◆ Collected material:
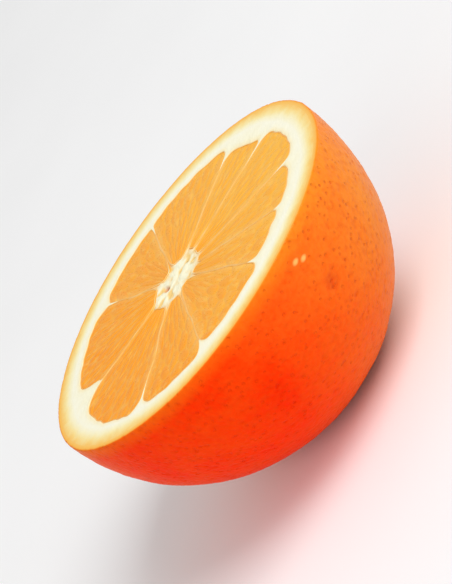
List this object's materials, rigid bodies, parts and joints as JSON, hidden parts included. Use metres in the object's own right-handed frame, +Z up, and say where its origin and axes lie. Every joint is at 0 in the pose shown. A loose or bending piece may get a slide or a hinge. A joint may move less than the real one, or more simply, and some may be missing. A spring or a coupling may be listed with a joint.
{
  "type": "orange half",
  "caption": "Half of a round orange cut across its segments, lying on its dome with the pulp, pith and core facing up.",
  "frame": {"origin": "middle of the small flat spot at the bottom of the dome, on the surface that the half lies on", "axes": "+Z up, square to the cut; -Y is the side of the cut that is nearest in the picture, +X to the right of it"},
  "size_m": [0.0764, 0.0756, 0.038],
  "materials": {
    "peel": "waxy and finely pebbled",
    "pith": "soft and matt",
    "membrane": "thin, damp and see-through at the edge",
    "pulp": "wet"
  },
  "bodies": {
    "root": {"orange_half": "peel"}
  },
  "joints": []
}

◆ Task statement:
Copy down the material exactly as written.

◆ Complete response:
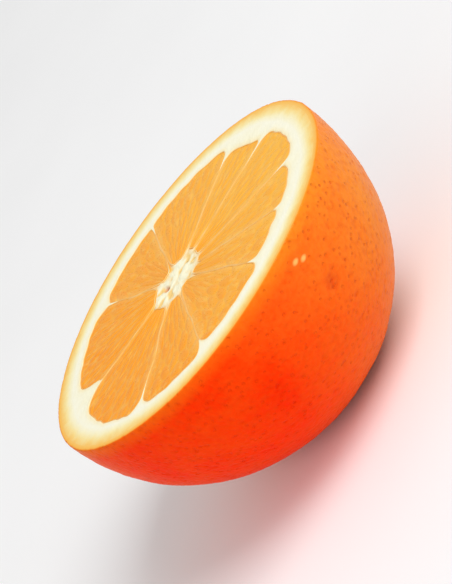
List this object's materials, rigid bodies, parts and joints as JSON, hidden parts included. Use metres in the object's own right-handed frame, +Z up, and say where its origin and axes lie. Every joint is at 0 in the pose shown. A loose or bending piece may get a slide or a hinge. A joint may move less than the real one, or more simply, and some may be missing. A spring or a coupling may be listed with a joint.
{
  "type": "orange half",
  "caption": "Half of a round orange cut across its segments, lying on its dome with the pulp, pith and core facing up.",
  "frame": {"origin": "middle of the small flat spot at the bottom of the dome, on the surface that the half lies on", "axes": "+Z up, square to the cut; -Y is the side of the cut that is nearest in the picture, +X to the right of it"},
  "size_m": [0.0764, 0.0756, 0.038],
  "materials": {
    "peel": "waxy and finely pebbled",
    "pith": "soft and matt",
    "membrane": "thin, damp and see-through at the edge",
    "pulp": "wet"
  },
  "bodies": {
    "root": {"orange_half": "peel"}
  },
  "joints": []
}